When you make reproduction pieces for a gallery, the outcome is necessarily re-contextualized into a transportable expensive artifact. What are your feelings on this conceptual transfer? And does the artwork’s meaning fundamentally change when it is divorced from the urban “wound” that it was meant to heal? How does such a re-contextualization affect you?
Regarding gallery works, you’re right, it’s not always easy, because I realize that a gallery piece never has the same strength as a work in public space. When I create a mosaic, a flacking, the work is only half complete: the other half is the street, and without it, it almost has no meaning. It doesn’t take on full significance until I place it on the sidewalk, until it is in its proper place.
Separating the two is difficult, but what I try to do in gallery works is bring an element from the outside space, like asphalt, and transform it into something precious that can enter the intimate space of people. This is the way I have found to give meaning to these works.

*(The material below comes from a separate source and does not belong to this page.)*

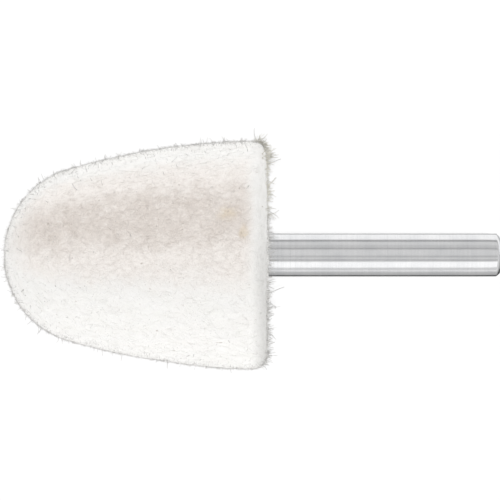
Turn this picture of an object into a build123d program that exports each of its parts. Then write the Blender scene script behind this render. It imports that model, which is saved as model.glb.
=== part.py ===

Then there are works where I don’t use asphalt: some are very painterly, others focus on composition or on contrasting materials. These are two different parts of my artistic practice, but they share common points: it’s always the same person creating them, and often there are ceramic materials, mosaics, or asphalt.
I am always exploring within each piece, and I believe that even these works are part of my history, of my overall artistic journey. My work is not just flacking or a gallery piece: I am not always seeking perfection or a masterpiece. I believe that my work is the sum of all my creations, and in this perspective, gallery works also find their place.